_Records supplied_
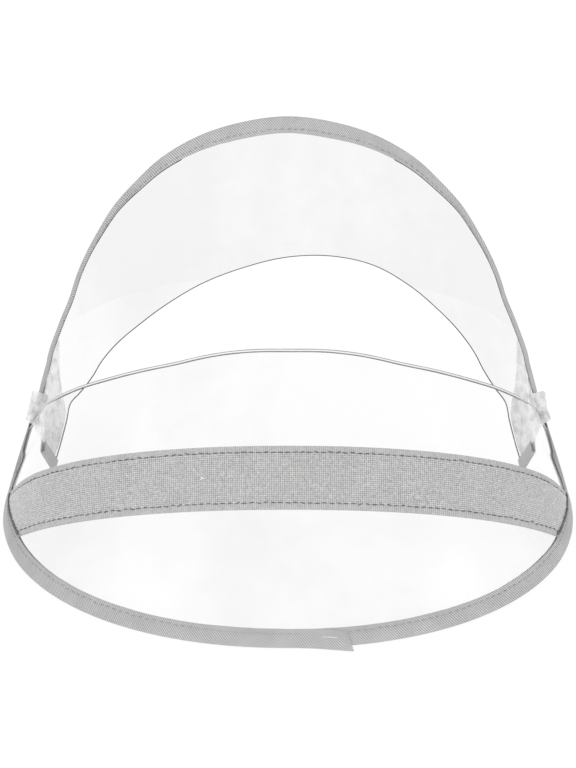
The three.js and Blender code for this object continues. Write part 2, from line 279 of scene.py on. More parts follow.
def unit(v: Array) -> Array:
    """Scales vectors to length one."""
    return v / np.maximum(np.linalg.norm(v, axis=-1, keepdims=True), 1e-12)


def place(side: float, back: float, up: float) -> Array:
    """A point from shares of the half width, rear reach and rear rise."""
    return np.array([side * BONNET.half_width, back * BONNET.rear_reach, up * BONNET.rear_rise])


def smooth(points: Array, steps: int) -> Array:
    """A centripetal spline through points.

    Args:
        points: The points to pass through.
        steps: Stations to each interval.

    Returns:
        The stations.
    """
    p = np.vstack([2 * points[0] - points[1], points, 2 * points[-1] - points[-2]])
    out = []
    for i in range(len(points) - 1):
        a, b, c, d = p[i : i + 4]
        da, db, dc = (max(np.linalg.norm(x) ** 0.5, 1e-4) for x in (b - a, c - b, d - c))
        m0 = ((b - a) / da - (c - a) / (da + db) + (c - b) / db) * db
        m1 = ((c - b) / db - (d - b) / (db + dc) + (d - c) / dc) * db
        t = np.arange(steps)[:, None] / steps
        out.append(
            b + m0 * t + (3 * c - 3 * b - 2 * m0 - m1) * t**2 + (2 * b - 2 * c + m0 + m1) * t**3
        )
    return np.vstack([*out, points[-1:]])


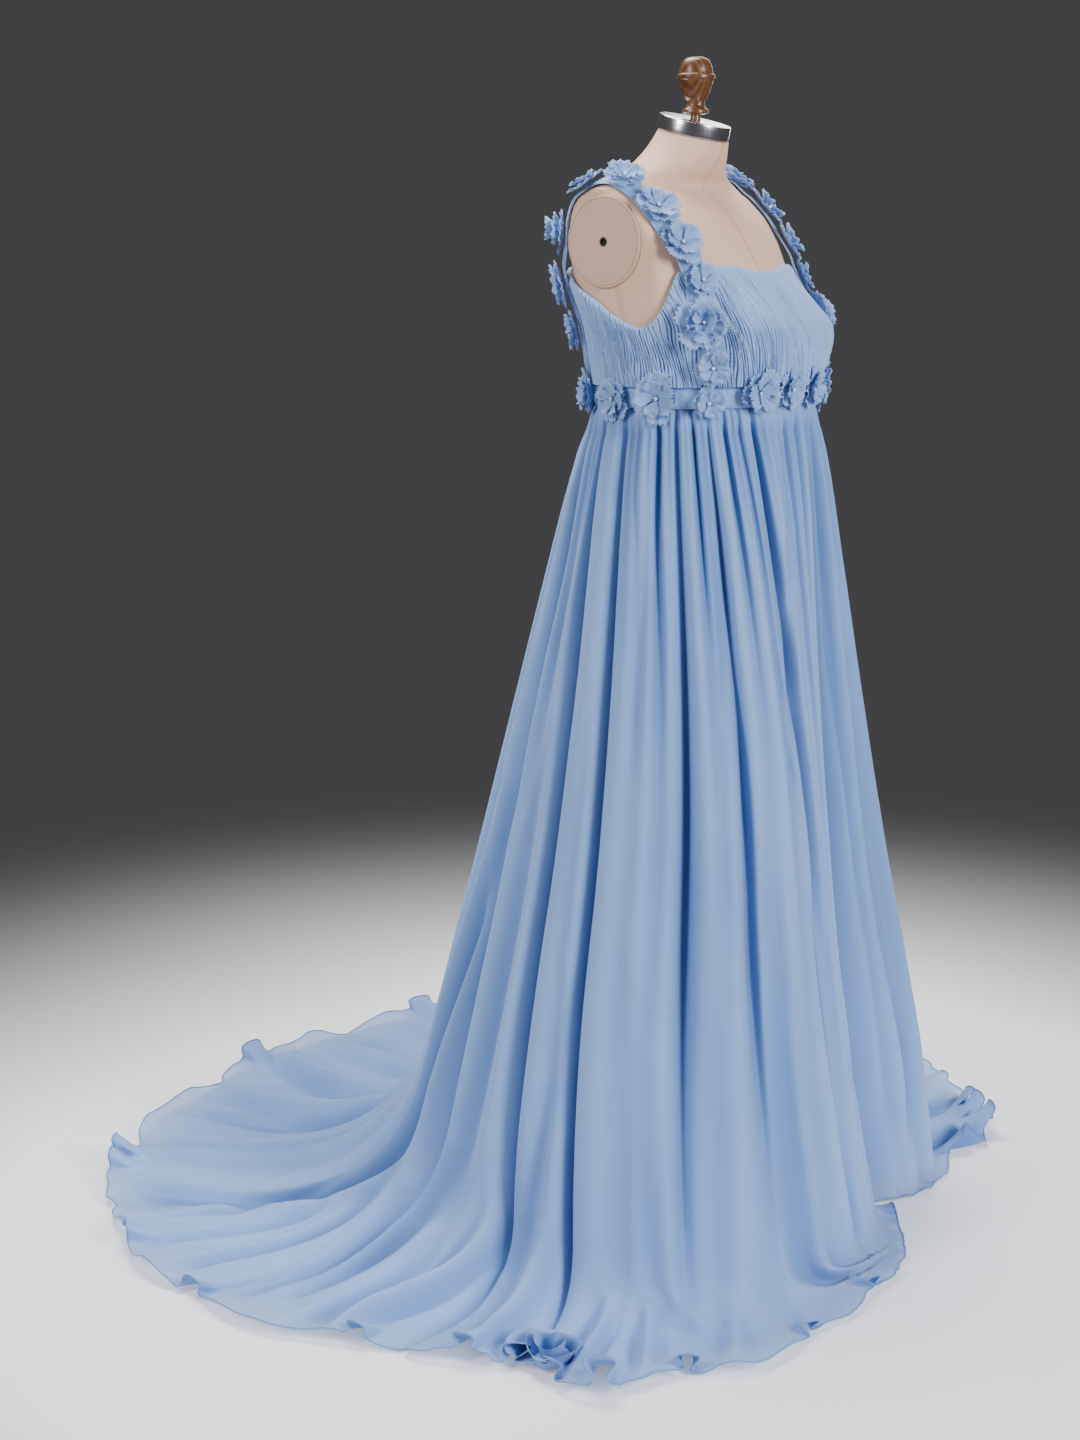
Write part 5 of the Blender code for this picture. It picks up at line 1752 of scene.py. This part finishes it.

_What the task asks_
Exact reproduction is required: output the lines from the start of the entries above through the line with "steps: Stations to each interval.".

_Answer to the exercise_
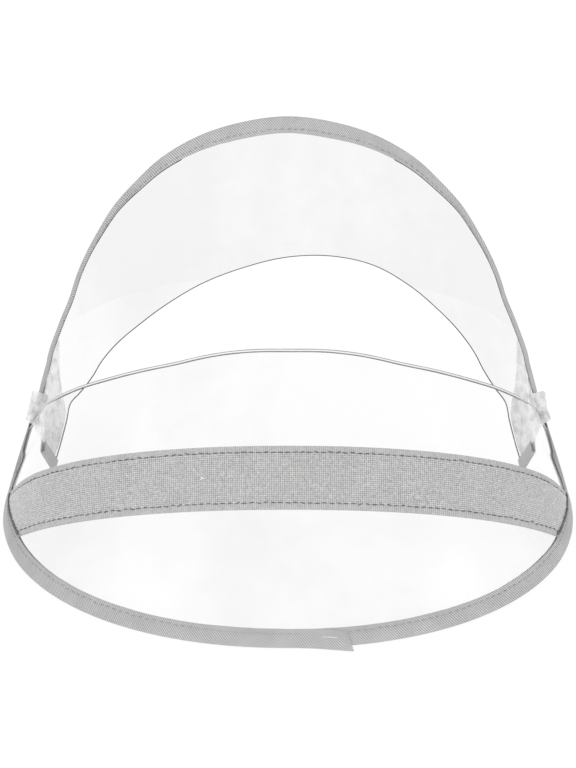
The three.js and Blender code for this object continues. Write part 2, from line 279 of scene.py on. More parts follow.
def unit(v: Array) -> Array:
    """Scales vectors to length one."""
    return v / np.maximum(np.linalg.norm(v, axis=-1, keepdims=True), 1e-12)


def place(side: float, back: float, up: float) -> Array:
    """A point from shares of the half width, rear reach and rear rise."""
    return np.array([side * BONNET.half_width, back * BONNET.rear_reach, up * BONNET.rear_rise])


def smooth(points: Array, steps: int) -> Array:
    """A centripetal spline through points.

    Args:
        points: The points to pass through.
        steps: Stations to each interval.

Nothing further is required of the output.